Eu dei-lhe um abraço e eu fiz um esforço imenso para não chorar. Vimos ali naquele dia o sonho das nossas vidas desportivas se realizar. Mas é claro, isso já passou, agora já sonhamos mais alto. Agora queremos participar nos Jogos Olímpicos de Paris e saltar mais do que já fizemos. A Patrícia se um dia conseguir saltar 15,20, fica a ser, dentro das 10 melhores atletas da história mundial, a que saltou mais.

V.A. - Sente o apoio e o orgulho dos algarvios em ter um conterrâneo que chegou tão longe (e chegará mais) na carreira? Costumam dizer-lhe algo quando vai na rua ou perguntar-lhe?

JSU- Isto de ser treinador é mesmo assim. Quem tem o impacto de tudo é a Patrícia Mamona, porque ela é que a atleta. Eu sou só uma ajuda. Sinto o apoio dos meus amigos, dos meus pais, entre outras pessoas.

Vou cerca de três a quatro vezes por ano aos fins de semana ao Algarve e as pessoas que conhecem os meus familiares ou a mim, dão-me os parabéns, claro. Mas isso de ser abordado na rua é para a artista, a Patrícia, não para mim.

V.A. - O facto de ser uma figura conhecida, poderá ter influenciado a que mais jovens no Algarve começassem a praticar desporto?

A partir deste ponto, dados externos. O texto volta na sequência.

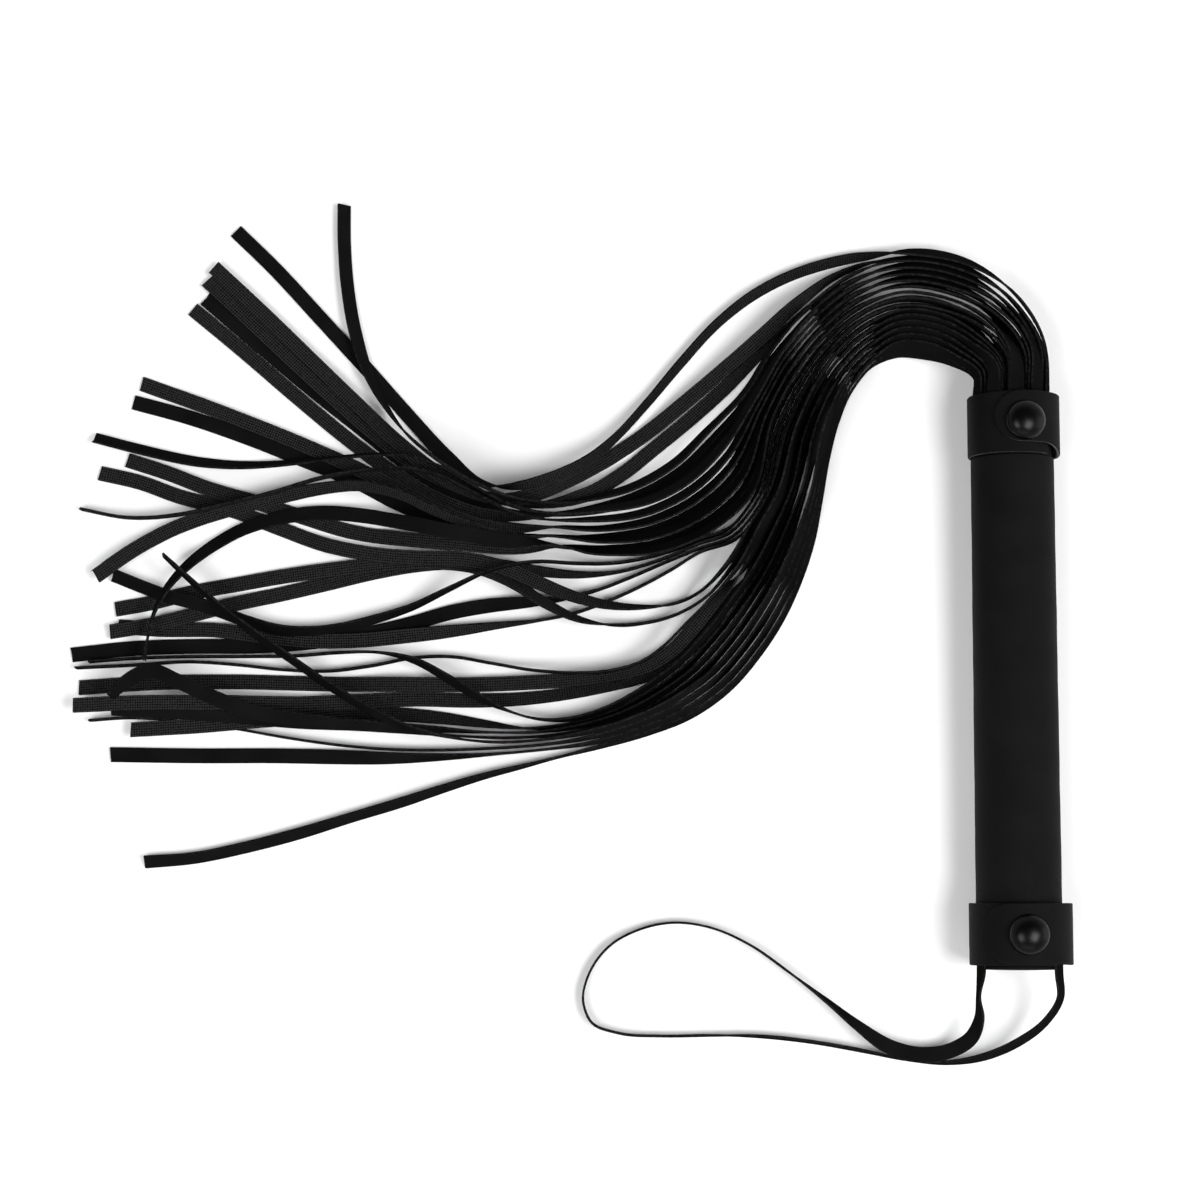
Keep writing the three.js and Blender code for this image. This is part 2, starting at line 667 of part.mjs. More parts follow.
// A fall's route as [x, y, z, roll, free], before it is settled on what lies under it. Free is 1 once it
// lies down.
const fallRoute = (lane) => {
  const upper = lane % 2 === 0;
  const root = SLOTS[upper ? "upper" : "lower"][Math.floor(lane / 2)];
  const share = lane / (FALLS - 1);
  const outwards = Math.min(1, Math.abs(share - 0.5) * 4); // strips in the middle of a row stay upright
  const angle = THREE.MathUtils.degToRad(root.angle);
  const rowLift = ((STRIP.width + ROW_GAP) / 2) * (upper ? 1 : -1);
  const { leaves = BEND.length - 1, points } = FALL_ENDS[lane];
  const route = BEND.slice(0, leaves + 1).map((station, i) => {
    const [ox, oy, ix, iy, height, ring, split, lean] = station;
    const out = new THREE.Vector2(ox - ix, oy - iy).setLength(root.radius * Math.cos(angle));
    return [
      between(between(ox, ix, share), (ox + ix) / 2 + out.x, ring),
      between(between(oy, iy, share), (oy + iy) / 2 + out.y, ring),
      height + between(rowLift * split, root.radius * Math.sin(angle), ring),
      between(between(root.edge, 90, lean * outwards), root.angle, ring ** ROLL_FIRST),
      i < SETTLED ? 0 : 1,
    ];
  });
  const branch = branchOf(lane);
  if (branch) {
    const t = (lane - branch.lanes[0]) / (branch.lanes[1] - branch.lanes[0]);
    const nested = STRIP.width / 2 + (upper ? NESTED_LIFT : 0);
    for (const [ox, oy, ix, iy, lean] of branch.stations) {
      route.push([between(ox, ix, t), between(oy, iy, t), nested, between(root.edge, 90, lean), 1]);
    }
  }
  for (const [x, y, flat] of points) {
    const roll = root.edge === 0 ? 90 * flat : 180 - 90 * flat;
    route.push([x, y, halfAcross(roll).up + ON_FLOOR, roll, 1]);
  }
  return route;
};

// A fall's solid has a section every 12 mm or so, and it is settled in pieces a fifth of that. In the
// bend and the branches the sections of all the lanes lie side by side.
const FINE_PIECES = 5;
const SECTION = 12;
const SHARED_SECTIONS = 2;
const piecesOf = (lane) => {
  const { leaves = BEND.length - 1 } = FALL_ENDS[lane];
  const shared = leaves + (branchOf(lane)?.stations.length ?? 0);
  return (span, length) => {
    const sections = span < shared ? SHARED_SECTIONS : Math.max(1, Math.round(length / SECTION));
    return FINE_PIECES * sections;
  };
};

// Lays the falls one by one: each lies on the surface or rises in a long low hump over those laid
// before it.
const NEAR = 8; // farther apart than this, two places can't touch
const HALF_PIECE = 1.1; // half the length of a fine piece
const MARGIN = 0.04;
const settle = (routes) => {
  const laid = [];
  const settled = [];
  const lanes = routes.map((_, lane) => lane);
  const ranked = lanes.sort((a, b) => FALL_ENDS[a].order - FALL_ENDS[b].order);
  for (const lane of ranked) {
    const route = smooth(routes[lane], piecesOf(lane));
    const right = rightOf(route);
    const firstFree = route.findIndex((p) => p[4] > 0.95);
    const need = route.map(([x, y, z, roll], i) => {
      if (i < firstFree) return z;
      const mine = halfAcross(roll);
      let height = Math.max(z, mine.up + ON_FLOOR);
      for (const other of laid) {
        const dx = x - other.x;
        const dy = y - other.y;
        if (Math.hypot(dx, dy) > NEAR) continue;
        const across = Math.abs(dx * other.right.x + dy * other.right.y);
        const along = Math.abs(dx * other.right.y - dy * other.right.x);
        const same = Math.abs(right[i].dot(other.right));
        const crossed = Math.sqrt(1 - Math.min(1, same * same));
        const touching = other.across + mine.across * same + HALF_PIECE * crossed + MARGIN;
        if (across > touching) continue;
        if (along > HALF_PIECE * (1 + same) + mine.across * crossed) continue;
        height = Math.max(height, other.top + CLEAR + mine.up);
      }
      return height;
    });
    const around = (values, i) => values.slice(Math.max(firstFree, i - HUMP), i + HUMP + 1);
    const spread = need.map((_, i) => Math.max(...around(need, i)));
    route.forEach((p, i) => {
      if (i < firstFree) return;
      const window = around(spread, i);
      p[2] = window.reduce((sum, v) => sum + v, 0) / window.length;
    });
    route.forEach(([x, y, z, roll], i) => {
      const { across, up } = halfAcross(roll);
      laid.push({ x, y, right: right[i], across, top: z + up });
    });
    settled[lane] = route;
  }
  return settled;
};

settle(Array.from({ length: FALLS }, (_, lane) => fallRoute(lane))).forEach((route, lane) => {
  const taken = route.filter((_, i) => i % FINE_PIECES === 0);
  add(`fall_${String(lane + 1).padStart(2, "0")}`, strip(taken), STRAP);
});

// ---- Wrist strap --------------------------------------------------------
// Both ends lie on the sleeve under the bottom collar. Points are [x, y, z, roll].
const STRAP_SEAT = PARED_RADIUS + GAP + STRIP.thickness / 2;
const seat = (angle, y) => {
  const turn = THREE.MathUtils.degToRad(angle);
  return [STRAP_SEAT * Math.cos(turn), y, AXIS_HEIGHT + STRAP_SEAT * Math.sin(turn)];
};
const WRIST_STRAP = [
  [...seat(160, -HALF + 15), 20],
  [...seat(160, -HALF + 6), 20],
  [...seat(160, -HALF - 1), 22],
  [-13.4, -100, 17.4, 5],
  [-12.8, -107, 13.8, 30],
  [-15, -113.2, 10.4, 60],
  [-21, -117.2, 8, 85],
  [-30, -118.6, 6.7, 90],
  [-40.5, -116.2, 6.4, 75],
  [-50, -109.9, 5.4, 40],
  [-60, -101.9, 3.6, 15],
  [-72, -92.8, 2.6, 0],
  [-85, -83.8, 2.6, 0],
  [-97, -78.6, 2.6, 0],
  [-109, -77, 2.6, 0],
  [-120, -79.2, 2.6, 0],
  [-130, -84.8, 2.6, 0],
  [-136, -93, 2.6, 0],
  [-138, -102, 2.6, 0],
  [-135.2, -108.8, 2.6, 0],
  [-127, -112, 2.6, 0],
  [-113, -113, 2.6, 0],
  [-97, -112.8, 2.6, 0],
  [-80, -113.2, 2.6, 10],
  [-64, -115, 2.6, 10],
  [-48, -117.8, 2.6, 10],
  [-34, -120.6, 2.6, 5],
  [-22, -121.4, 2.8, 15],
  [-10, -119.4, 4.6, 30],
  [0, -114.8, 8.4, 35],
  [8, -108.2, 13.6, 32],
  [12, -100.5, 19.4, 32],
  [...seat(36, -HALF - 1), 36],
  [...seat(36, -HALF + 6), 36],
  [...seat(36, -HALF + 15), 36],
];
add("wrist_strap", strip(smooth(WRIST_STRAP, () => 2)), STRAP);

export default root;
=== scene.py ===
"""The looks of a short whip with many flat falls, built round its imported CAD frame. Metres, +Z up.

The handle lies along Y on the floor, z = 0, and the falls leave its far end and lie towards -X.
"""

import math
import random

import bpy
import numpy as np
from mathutils import Matrix, Vector


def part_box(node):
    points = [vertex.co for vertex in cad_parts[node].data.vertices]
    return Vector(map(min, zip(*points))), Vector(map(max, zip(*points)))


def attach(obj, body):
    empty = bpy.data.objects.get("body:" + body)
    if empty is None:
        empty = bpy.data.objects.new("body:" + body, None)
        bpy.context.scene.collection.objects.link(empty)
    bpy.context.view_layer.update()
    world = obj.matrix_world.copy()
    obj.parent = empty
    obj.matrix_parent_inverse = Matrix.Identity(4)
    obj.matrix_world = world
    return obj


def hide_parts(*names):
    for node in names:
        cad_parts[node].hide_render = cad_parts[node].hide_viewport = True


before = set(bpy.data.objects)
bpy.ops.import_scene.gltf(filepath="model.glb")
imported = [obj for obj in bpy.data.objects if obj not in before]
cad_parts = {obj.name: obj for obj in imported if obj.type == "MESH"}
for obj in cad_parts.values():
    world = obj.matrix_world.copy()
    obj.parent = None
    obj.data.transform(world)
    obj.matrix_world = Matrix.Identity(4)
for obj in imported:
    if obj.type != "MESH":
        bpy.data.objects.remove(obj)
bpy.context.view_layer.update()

# ---- Sizes the CAD model has too ------------------------------------------------------------
HALF = 0.0915  # half the handle's length
SLEEVE_RADIUS = {"top": 0.0133, "bottom": 0.0136}
COLLAR_WIDTH = 0.0195
COLLAR_THICKNESS = 0.0011
COLLAR_LAP = 0.00035
TOP_COLLAR_BORE = 0.0131
BOTTOM_COLLAR_BORE = 0.0147
PARED_RADIUS = 0.013
GAP = 0.0003
STRIP_WIDTH = 0.0048
STRIP_THICKNESS = 0.00075
ROOT_LENGTH = 0.015
AXIS_HEIGHT = BOTTOM_COLLAR_BORE + COLLAR_THICKNESS
RIVET_CAP_RADIUS = 0.0064
RIVET_CAP_HEIGHT = 0.0046
RIVET_CAP_RIM = 0.0006
RIVET_SUNK = 0.0005  # how far a cap is pulled into the leather


# ---- Camera ---------------------------------------------------------------------------------
def make_camera():
    """Looks down at the whip, tilted a little towards the far end."""
    aim = Vector((-0.1326, 0.0274, 0))
    distance = 0.9228
    tilt = math.radians(6)
    data = bpy.data.cameras.new("camera")
    data.lens = 85
    data.sensor_width = 36
    data.clip_start = 0.05
    camera = bpy.data.objects.new("camera", data)
    camera.location = aim + Vector((0, -math.sin(tilt), math.cos(tilt))) * distance
    camera.rotation_euler = (tilt, 0, 0)
    bpy.context.scene.collection.objects.link(camera)
    bpy.context.scene.camera = camera


# ---- Materials ------------------------------------------------------------------------------
class Shader:
    """A material's node tree, with the few calls that the materials below need."""

    def __init__(self, name, roughness, specular):
        self.material = bpy.data.materials.new(name)
        self.material.use_nodes = True
        self.tree = self.material.node_tree
        self.surface = self.tree.nodes["Principled BSDF"]
        self.surface.inputs["Roughness"].default_value = roughness
        self.surface.inputs["Specular IOR Level"].default_value = specular

    def node(self, kind, **settings):
        made = self.tree.nodes.new(kind)
        for key, value in settings.items():
            setattr(made, key, value)
        return made

    def link(self, output, socket):
        self.tree.links.new(output, socket)

    def math(self, operation, a, b=None):
        made = self.node("ShaderNodeMath", operation=operation)
        for socket, value in zip(made.inputs, (a, b)):
            if isinstance(value, (int, float)):
                socket.default_value = value
            elif value is not None:
                self.link(value, socket)
        return made.outputs[0]

    def place(self, source):
        return self.node("ShaderNodeTexCoord").outputs[source]

    def noise(self, scale, detail):
        made = self.node("ShaderNodeTexNoise")
        made.inputs["Scale"].default_value = scale
        made.inputs["Detail"].default_value = detail
        self.link(self.place("Object"), made.inputs["Vector"])
        return made.outputs["Fac"]

    def colours(self, factor, low, high, start=0.3, end=0.7):
        """Base colour from low to high grey as factor goes from start to end."""
        ramp = self.node("ShaderNodeValToRGB")
        for element, at, grey in zip(ramp.color_ramp.elements, (start, end), (low, high)):
            element.position = at
            element.color = (grey, grey, grey, 1)
        self.link(factor, ramp.inputs["Fac"])
        self.link(ramp.outputs["Color"], self.surface.inputs["Base Color"])

    def bump(self, height, distance, strength):
        made = self.node("ShaderNodeBump")
        made.inputs["Distance"].default_value = distance
        made.inputs["Strength"].default_value = strength
        self.link(height, made.inputs["Height"])
        self.link(made.outputs["Normal"], self.surface.inputs["Normal"])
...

JSU- Eu já não estou no Algarve há muito tempo, sai da região com 18 anos. Espero que o exemplo da Patrícia e o foco que tenho dado nas redes sociais aos algarvios, sirva para alguma coisa. Se influencia, não sei. Tenho orgulho de ser algarvio e farense. Nós esperamos sempre que os nossos atos influenciem as pessoas de forma positiva.

V.A. - Para terminar, o que diria a um jovem que tem o sonho de seguir um desporto? Nem sempre é financeiramente estável e existe sempre o medo de falhar…

JSU- Diria para não desistir. Aconselha o jovem praticar vários desportos e descobrir o que gosta mais e depois trabalhar muito. Dá para conciliar com os estudos e com o trabalho e prescindir de coisas que não fazem falta.

Quando os jovens vão para a faculdade, terminam a sua prática desportiva, por norma. Eu digo sempre que é nessa altura que devem apostar mais no desporto. É preciso é gerir-se bem o tempo.